The Super Pac has reportedly hosted at least two events for mega donors at Trump’s golf club in Bedminster, New Jersey, and in Dallas, but it’s not known how much has been hauled in so far. Both Pacs are seen as vehicles for Trump to raise more funds to influence 2022 congressional races, where he has vowed to defeat several politicians such as the anti-Trump Republican Liz Cheney, who voted to impeach him this year after the Capitol attack.
Campaign filings for the first six months of 2021 reveal that Trump’s political groups led by Save America raised $82m, an unprecedented total for a former president. Save America banked most of the funds while spending some to pay for Trump’s travel and other expenses, instead of challenging election results in states like Arizona, despite Trump’s false claims of fraud there.

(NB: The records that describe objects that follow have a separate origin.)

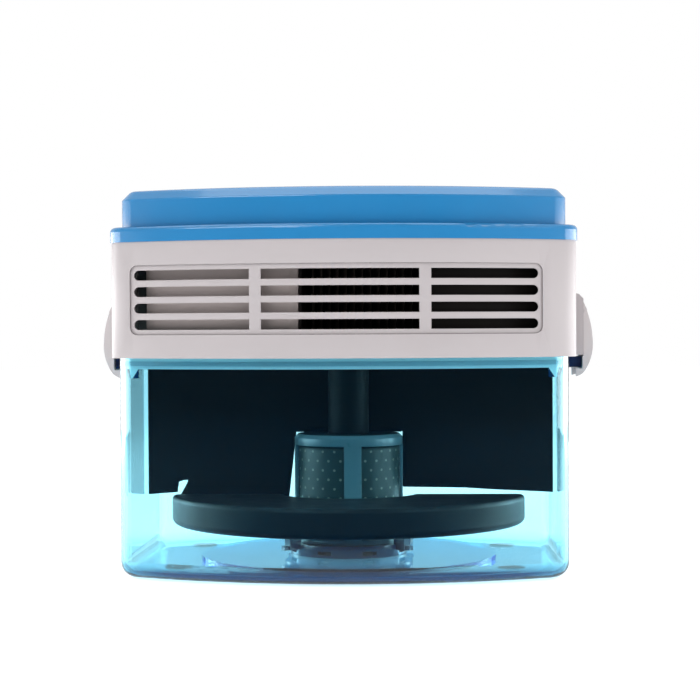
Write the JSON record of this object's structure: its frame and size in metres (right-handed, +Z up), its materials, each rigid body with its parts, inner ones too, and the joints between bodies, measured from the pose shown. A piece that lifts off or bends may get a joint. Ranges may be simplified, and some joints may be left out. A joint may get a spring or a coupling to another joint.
{
  "type": "dehumidifier",
  "caption": "Small box-shaped dehumidifier: grey head with a slotted grille and blue lid, clipped on a clear blue water tank with a filter cage, float and hanging curtain.",
  "frame": {"origin": "centre of the footprint on the surface it stands on, at the underside of its feet", "axes": "+Z up, the front with the long grille faces -Y, +X to the right seen from the front"},
  "size_m": [0.332, 0.2638, 0.251],
  "materials": {
    "tank_clear_blue": "gloss",
    "cage_base_navy": "gloss",
    "cage_teal": "satin",
    "dark_mesh": "satin",
    "carbon": "matte",
    "float_black": "gloss",
    "curtain_black": "satin",
    "housing_grey": "satin",
    "latch_grey": "satin",
    "lid_blue": "gloss",
    "inner_grey": "matte",
    "inner_black": "matte",
    "base_blue": "satin",
    "seal_rubber": "matte",
    "foot_rubber": "matte",
    "sink_black": "satin",
    "sink_silver": "satin",
    "chip_white": "matte",
    "foam_black": "matte",
    "foam_grey": "matte",
    "steel": "satin",
    "brass": "satin",
    "board_green": "satin",
    "magnet_nickel": "polished",
    "button_white": "gloss",
    "light_white": "gloss"
  },
  "bodies": {
    "tank": {"tank": "tank_clear_blue", "tank_feet": "foot_rubber", "cage_base": "cage_base_navy", "filter_cage": "cage_teal", "filter_mesh": "dark_mesh", "carbon_core": "carbon"},
    "head": {"housing": "housing_grey", "front_grille": "housing_grey", "head_base": "base_blue", "tank_seal": "seal_rubber", "lid": "lid_blue", "drain_pipe": "inner_black", "drip_tray": "inner_black", "cold_sink": "sink_silver", "cooling_chip": "chip_white", "insulation_frame": "foam_black", "hot_sink": "sink_black", "sink_screws": "steel", "air_duct": "inner_black", "fan_frame": "inner_black", "fan_motor": "steel", "fan_bush": "brass", "fan_screws": "steel", "electronics_cover": "inner_grey", "circuit_board": "board_green", "board_parts": "inner_black", "level_switch": "inner_black", "power_inlet": "inner_black", "curtain": "curtain_black", "curtain_clamp": "inner_black", "clamp_screws": "steel", "latch_pins": "steel", "lid_screws": "steel", "base_screws": "steel", "button_dome": "seal_rubber", "button_board": "board_green", "button_switch": "inner_black", "light_pipe": "light_white"},
    "float": {"float_collar": "float_black", "float_magnet": "magnet_nickel"},
    "fan": {"impeller": "inner_black", "fan_shaft": "steel"},
    "latch_left": {"latch_left": "latch_grey"},
    "latch_right": {"latch_right": "latch_grey"},
    "rear_cover": {"rear_cover": "housing_grey", "foam_filter": "foam_grey"},
    "power_button": {"power_button": "button_white"}
  },
  "joints": [
    {"name": "head_lift", "type": "slide", "parent": "tank", "child": "head", "axis": [0, 0, 1], "range_m": [0, 0.1]},
    {"name": "float_lift", "type": "slide", "parent": "tank", "child": "float", "axis": [0, 0, 1], "range_m": [0, 0.08]},
    {"name": "latch_left_swing", "type": "hinge", "parent": "head", "child": "latch_left", "pos_m": [-0.1572, 0, 0.1725], "axis": [0, 1, 0], "range_deg": [0, 65]},
    {"name": "latch_right_swing", "type": "hinge", "parent": "head", "child": "latch_right", "pos_m": [0.1572, 0, 0.1725], "axis": [0, -1, 0], "range_deg": [0, 65]},
    {"name": "fan_spin", "type": "hinge", "parent": "head", "child": "fan", "pos_m": [0.014, 0.069, 0.181], "axis": [0, 1, 0], "continuous": true},
    {"name": "rear_cover_pull", "type": "slide", "parent": "head", "child": "rear_cover", "axis": [0, 1, 0], "range_m": [0, 0.03]},
    {"name": "button_press", "type": "slide", "parent": "head", "child": "power_button", "axis": [0, 0, -1], "range_m": [0, 0.0015], "stiffness_N_per_m": 200, "springref_m": -0.001, "deforming": ["button_dome"]}
  ]
}
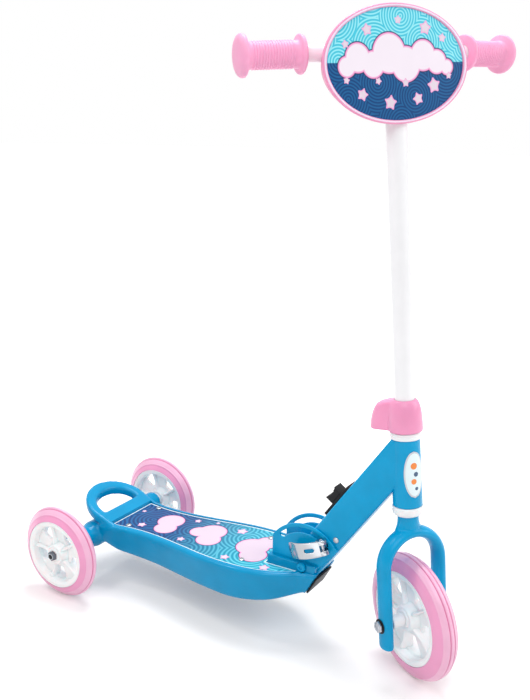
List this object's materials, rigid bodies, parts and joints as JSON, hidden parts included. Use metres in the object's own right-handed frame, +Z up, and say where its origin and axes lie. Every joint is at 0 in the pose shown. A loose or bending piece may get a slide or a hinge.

Veteran campaign finance analysts say that the bevy of Trump-linked groups launched since his defeat raise new questions about his motives and political intentions.
“Trump’s aggressive fundraising, using a variety of committees and surrogates, raises questions about whether his continual hints at running in 2024 is primarily a ploy for donations,” said Sheila Krumholz, who leads the non-partisan Center for Responsive Politics. “Trump may be more interested in fundraising than actually running, especially given how unprecedented his post-loss fundraising is.”
Besides Trump’s fundraising pitches for his new Pacs and nonprofits, some major Republicans groups have collaborated in fundraising appeals since his defeat, and keep piggybacking on his allure to the party base, despite Trump’s repeated falsehoods that the election was stolen.
In the eight weeks post-election, for instance, the RNC, the Trump campaign and Save America reportedly raised about $255m, but spent only a small fraction on lawsuits. Further, Trump’s cachet with small donors is still exploited by party allies, including the National Republican Senatorial Committee, (NRSC) the fundraising arm for Republican senators.
For instance, the NRSC in July email fundraising pitches touted a free Trump T-shirt for a limited number of donors writing checks from $35 to $5,000 to “protect the America First Majority.”
Similarly, the RNC in a 19 July email alert rolled out a money pitch to become an “official 2021 Trump Life Member” for donors who chipped in $45 or more by midnight.
Charlie Black, a longtime Republican operative, said that Republican committees realize that Trump’s “name has the most popular appeal to the grassroots, so naturally they’re going to try to figure out ways to use his brand where they can to raise more funds.”
But legal analysts caution that Trump’s new fundraising modus operandi are different, and carry clear risks for unwitting donors and US campaign finance laws.
“Our nation’s campaign finance and anti-fraud laws have proven no match for Trump’s schemes,” said Ryan of Common Cause. “So my one piece of advice for Trump supporters, is donor beware.”